### Work required
Go through the lines below. Copy those with "saved".

### Material
◆ ◆ ◆ ◆ ◆

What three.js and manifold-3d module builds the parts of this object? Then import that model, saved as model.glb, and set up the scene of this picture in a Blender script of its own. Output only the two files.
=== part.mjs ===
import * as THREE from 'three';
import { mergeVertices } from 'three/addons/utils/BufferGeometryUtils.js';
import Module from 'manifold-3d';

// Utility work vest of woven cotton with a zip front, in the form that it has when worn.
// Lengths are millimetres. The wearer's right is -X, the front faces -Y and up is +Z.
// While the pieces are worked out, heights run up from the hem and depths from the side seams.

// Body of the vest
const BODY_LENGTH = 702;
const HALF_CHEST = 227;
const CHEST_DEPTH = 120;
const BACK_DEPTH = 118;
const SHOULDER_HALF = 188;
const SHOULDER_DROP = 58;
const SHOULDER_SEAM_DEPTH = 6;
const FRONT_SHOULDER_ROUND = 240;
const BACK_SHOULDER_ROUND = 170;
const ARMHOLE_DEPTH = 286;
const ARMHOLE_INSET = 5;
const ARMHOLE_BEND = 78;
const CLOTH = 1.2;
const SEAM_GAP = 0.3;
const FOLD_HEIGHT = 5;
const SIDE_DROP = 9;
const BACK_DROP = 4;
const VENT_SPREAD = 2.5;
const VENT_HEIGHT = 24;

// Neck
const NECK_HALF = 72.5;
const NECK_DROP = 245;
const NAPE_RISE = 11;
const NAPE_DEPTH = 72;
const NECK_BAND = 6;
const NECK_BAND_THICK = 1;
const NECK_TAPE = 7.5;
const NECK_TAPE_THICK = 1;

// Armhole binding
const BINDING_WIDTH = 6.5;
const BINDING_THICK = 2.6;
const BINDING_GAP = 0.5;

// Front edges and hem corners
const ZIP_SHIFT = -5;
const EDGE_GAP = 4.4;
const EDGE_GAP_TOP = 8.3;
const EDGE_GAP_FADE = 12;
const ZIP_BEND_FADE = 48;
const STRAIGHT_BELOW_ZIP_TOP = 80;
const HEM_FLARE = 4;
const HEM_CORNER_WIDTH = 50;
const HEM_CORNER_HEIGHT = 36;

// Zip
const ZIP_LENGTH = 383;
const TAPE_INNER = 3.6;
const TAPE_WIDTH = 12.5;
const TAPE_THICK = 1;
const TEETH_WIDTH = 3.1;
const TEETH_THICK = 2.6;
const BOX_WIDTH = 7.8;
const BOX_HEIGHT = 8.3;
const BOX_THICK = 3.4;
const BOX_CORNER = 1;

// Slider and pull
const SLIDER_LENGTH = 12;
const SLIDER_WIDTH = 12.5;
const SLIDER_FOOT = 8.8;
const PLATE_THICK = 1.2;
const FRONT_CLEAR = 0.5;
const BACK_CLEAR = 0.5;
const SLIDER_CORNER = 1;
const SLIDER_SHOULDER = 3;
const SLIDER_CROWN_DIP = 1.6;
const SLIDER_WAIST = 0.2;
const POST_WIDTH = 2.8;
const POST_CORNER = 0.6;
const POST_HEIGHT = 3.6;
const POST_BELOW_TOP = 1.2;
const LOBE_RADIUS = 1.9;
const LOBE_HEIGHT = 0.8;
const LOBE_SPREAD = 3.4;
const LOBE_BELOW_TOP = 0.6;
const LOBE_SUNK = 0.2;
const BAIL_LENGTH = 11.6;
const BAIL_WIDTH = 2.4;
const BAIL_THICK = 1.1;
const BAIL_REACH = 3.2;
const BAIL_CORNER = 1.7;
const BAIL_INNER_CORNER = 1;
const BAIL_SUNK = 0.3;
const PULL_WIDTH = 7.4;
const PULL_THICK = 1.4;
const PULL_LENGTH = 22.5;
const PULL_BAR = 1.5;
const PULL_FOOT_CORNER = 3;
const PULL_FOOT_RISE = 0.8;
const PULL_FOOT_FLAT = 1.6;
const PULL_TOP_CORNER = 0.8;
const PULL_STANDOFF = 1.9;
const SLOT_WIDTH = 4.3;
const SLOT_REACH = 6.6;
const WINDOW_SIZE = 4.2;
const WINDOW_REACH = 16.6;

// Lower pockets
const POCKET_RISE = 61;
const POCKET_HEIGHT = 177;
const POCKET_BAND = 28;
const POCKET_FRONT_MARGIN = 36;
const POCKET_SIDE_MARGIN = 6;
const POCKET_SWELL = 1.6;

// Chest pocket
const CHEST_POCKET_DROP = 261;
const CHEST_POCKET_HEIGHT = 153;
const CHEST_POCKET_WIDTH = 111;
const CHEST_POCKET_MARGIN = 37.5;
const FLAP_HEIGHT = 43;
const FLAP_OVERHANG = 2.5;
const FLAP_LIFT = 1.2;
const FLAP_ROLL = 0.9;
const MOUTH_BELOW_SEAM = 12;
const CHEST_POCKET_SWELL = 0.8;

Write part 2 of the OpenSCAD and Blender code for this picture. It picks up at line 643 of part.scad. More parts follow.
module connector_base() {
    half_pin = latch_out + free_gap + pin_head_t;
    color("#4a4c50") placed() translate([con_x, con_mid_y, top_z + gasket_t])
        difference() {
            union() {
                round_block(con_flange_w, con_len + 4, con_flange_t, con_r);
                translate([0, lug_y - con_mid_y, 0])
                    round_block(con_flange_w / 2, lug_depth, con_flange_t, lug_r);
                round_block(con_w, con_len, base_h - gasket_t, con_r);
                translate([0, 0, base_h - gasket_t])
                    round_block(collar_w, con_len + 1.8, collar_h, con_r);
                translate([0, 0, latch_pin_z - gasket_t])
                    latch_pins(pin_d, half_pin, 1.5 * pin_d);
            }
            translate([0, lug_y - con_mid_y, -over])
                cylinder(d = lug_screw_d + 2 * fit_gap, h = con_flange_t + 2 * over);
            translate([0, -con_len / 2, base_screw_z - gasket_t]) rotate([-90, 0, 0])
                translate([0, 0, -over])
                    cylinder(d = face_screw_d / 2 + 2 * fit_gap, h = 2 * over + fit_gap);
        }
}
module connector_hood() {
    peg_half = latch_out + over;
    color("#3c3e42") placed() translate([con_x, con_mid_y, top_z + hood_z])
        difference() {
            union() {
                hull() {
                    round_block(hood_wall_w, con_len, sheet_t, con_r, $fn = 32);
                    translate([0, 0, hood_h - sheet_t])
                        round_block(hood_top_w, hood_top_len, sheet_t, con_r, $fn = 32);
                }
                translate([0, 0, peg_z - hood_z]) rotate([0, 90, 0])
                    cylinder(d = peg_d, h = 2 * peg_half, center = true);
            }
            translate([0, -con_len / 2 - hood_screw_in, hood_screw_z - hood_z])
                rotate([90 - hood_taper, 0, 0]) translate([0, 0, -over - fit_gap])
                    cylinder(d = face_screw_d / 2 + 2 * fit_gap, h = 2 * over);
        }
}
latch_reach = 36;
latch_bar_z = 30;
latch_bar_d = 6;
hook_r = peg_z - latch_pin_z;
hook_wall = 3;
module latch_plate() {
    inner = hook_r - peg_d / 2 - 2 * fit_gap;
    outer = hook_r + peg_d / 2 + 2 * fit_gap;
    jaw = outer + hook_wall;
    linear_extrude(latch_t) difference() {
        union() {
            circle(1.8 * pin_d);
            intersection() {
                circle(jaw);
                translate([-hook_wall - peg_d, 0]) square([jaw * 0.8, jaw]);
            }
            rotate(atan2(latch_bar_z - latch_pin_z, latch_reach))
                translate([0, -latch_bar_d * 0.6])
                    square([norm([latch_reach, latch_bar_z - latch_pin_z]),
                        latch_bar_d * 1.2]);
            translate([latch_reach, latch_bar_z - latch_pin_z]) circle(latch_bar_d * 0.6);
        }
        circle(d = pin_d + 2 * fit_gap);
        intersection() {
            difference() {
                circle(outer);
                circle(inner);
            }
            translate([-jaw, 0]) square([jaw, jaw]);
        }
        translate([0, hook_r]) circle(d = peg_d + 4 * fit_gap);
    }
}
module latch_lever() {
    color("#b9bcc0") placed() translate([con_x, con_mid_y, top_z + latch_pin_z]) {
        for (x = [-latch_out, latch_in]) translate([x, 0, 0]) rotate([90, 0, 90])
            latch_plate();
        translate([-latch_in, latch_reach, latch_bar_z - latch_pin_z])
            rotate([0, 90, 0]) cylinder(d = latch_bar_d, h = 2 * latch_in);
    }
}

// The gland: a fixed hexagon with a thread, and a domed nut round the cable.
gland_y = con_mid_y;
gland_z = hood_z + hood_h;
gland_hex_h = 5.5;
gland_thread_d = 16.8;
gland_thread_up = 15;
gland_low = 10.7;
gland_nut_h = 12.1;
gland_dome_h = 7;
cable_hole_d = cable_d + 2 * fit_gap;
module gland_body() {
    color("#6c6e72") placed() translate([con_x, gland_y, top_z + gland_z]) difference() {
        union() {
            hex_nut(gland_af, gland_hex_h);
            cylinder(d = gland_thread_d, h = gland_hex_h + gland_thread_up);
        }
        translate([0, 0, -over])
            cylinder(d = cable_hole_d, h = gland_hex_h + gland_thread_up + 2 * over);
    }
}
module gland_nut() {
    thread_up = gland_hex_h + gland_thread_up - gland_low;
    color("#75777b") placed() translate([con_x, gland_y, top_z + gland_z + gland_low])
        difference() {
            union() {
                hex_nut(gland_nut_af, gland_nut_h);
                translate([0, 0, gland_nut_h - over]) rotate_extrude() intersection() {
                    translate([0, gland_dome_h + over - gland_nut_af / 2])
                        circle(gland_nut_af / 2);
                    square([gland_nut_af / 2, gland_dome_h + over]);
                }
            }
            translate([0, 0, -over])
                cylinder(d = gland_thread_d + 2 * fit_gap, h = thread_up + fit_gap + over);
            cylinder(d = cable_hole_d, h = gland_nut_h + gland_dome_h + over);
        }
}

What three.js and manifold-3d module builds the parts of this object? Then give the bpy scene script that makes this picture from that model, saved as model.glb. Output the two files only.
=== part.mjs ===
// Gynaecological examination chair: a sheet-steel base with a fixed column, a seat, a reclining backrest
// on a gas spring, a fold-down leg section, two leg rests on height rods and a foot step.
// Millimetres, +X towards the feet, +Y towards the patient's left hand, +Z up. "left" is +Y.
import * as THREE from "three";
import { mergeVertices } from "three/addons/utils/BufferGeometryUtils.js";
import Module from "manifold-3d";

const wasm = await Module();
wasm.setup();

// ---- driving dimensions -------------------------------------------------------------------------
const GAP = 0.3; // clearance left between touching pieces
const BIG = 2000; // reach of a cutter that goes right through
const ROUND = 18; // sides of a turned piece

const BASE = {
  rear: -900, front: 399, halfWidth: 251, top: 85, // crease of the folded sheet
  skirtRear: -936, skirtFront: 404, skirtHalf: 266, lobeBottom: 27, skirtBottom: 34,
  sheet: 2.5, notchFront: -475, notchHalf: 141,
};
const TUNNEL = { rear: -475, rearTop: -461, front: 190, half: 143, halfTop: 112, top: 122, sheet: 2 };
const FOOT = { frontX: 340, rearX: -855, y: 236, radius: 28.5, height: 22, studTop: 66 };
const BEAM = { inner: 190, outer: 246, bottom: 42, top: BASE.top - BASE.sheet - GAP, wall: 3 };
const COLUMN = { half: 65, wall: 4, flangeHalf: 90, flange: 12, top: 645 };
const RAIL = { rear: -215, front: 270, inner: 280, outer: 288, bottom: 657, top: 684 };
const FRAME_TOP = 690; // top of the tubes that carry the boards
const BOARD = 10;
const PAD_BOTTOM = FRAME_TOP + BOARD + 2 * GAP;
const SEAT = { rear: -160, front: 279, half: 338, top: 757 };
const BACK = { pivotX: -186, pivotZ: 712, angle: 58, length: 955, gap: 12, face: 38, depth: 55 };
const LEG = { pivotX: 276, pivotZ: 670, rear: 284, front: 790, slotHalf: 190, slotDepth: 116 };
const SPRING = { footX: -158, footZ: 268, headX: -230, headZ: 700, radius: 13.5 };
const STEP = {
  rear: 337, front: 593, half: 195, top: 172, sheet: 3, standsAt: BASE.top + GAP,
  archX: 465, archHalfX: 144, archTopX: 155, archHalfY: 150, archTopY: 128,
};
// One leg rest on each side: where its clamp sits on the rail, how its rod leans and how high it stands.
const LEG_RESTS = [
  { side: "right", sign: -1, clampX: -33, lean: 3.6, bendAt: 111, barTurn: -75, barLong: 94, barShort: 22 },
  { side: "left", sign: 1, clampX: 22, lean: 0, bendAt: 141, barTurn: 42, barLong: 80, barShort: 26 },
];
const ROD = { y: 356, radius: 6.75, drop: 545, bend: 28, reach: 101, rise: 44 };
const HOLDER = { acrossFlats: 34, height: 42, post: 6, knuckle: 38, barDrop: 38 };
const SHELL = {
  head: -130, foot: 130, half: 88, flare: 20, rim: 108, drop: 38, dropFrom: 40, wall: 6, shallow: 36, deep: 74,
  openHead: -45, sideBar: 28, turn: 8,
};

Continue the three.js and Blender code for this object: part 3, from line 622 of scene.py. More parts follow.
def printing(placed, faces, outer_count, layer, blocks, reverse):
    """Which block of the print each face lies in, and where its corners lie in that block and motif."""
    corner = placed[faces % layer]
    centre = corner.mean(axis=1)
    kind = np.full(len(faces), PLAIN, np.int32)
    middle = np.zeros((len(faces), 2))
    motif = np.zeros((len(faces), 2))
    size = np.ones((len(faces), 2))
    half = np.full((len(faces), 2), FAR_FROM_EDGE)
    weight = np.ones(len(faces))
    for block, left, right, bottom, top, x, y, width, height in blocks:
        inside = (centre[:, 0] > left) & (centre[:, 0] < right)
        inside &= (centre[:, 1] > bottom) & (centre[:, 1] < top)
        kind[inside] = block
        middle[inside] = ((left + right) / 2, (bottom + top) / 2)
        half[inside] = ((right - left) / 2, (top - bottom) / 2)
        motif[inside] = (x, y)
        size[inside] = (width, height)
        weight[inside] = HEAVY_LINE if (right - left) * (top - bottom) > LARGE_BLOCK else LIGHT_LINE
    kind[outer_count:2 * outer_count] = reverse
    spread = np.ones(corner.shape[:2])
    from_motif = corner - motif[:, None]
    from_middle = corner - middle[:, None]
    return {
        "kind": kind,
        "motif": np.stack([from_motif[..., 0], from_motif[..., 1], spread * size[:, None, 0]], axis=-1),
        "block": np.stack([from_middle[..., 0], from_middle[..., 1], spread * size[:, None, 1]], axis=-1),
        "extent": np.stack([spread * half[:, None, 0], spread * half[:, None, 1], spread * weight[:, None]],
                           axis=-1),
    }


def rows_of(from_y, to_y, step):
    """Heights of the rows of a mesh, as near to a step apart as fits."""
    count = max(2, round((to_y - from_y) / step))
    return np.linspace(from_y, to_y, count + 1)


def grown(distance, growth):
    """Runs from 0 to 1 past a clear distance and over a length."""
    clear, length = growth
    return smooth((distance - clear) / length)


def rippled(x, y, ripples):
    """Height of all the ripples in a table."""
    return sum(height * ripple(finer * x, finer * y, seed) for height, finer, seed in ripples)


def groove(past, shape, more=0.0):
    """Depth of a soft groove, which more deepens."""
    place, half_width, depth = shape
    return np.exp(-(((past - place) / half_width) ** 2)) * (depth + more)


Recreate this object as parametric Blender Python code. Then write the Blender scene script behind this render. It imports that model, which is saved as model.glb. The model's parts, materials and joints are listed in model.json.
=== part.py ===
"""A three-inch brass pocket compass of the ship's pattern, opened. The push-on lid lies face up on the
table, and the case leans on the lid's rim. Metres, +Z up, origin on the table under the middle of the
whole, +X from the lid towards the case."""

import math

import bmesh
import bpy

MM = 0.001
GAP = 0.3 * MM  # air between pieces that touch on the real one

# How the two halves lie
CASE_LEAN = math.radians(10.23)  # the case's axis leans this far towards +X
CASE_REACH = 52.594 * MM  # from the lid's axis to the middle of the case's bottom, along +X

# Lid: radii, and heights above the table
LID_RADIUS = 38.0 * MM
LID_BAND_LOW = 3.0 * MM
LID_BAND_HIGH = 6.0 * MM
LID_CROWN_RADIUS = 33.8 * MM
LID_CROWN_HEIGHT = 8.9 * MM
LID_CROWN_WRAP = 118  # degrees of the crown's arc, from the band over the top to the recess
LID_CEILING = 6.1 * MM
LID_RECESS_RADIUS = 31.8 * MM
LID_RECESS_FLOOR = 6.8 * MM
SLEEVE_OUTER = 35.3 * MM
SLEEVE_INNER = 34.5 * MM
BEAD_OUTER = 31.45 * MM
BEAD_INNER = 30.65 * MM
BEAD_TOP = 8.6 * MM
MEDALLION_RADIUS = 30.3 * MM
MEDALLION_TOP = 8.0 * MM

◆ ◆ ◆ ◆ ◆

### The reply
What three.js and manifold-3d module builds the parts of this object? Then import that model, saved as model.glb, and set up the scene of this picture in a Blender script of its own. Output only the two files.
What three.js and manifold-3d module builds the parts of this object? Then give the bpy scene script that makes this picture from that model, saved as model.glb. Output the two files only.
Recreate this object as parametric Blender Python code. Then write the Blender scene script behind this render. It imports that model, which is saved as model.glb. The model's parts, materials and joints are listed in model.json.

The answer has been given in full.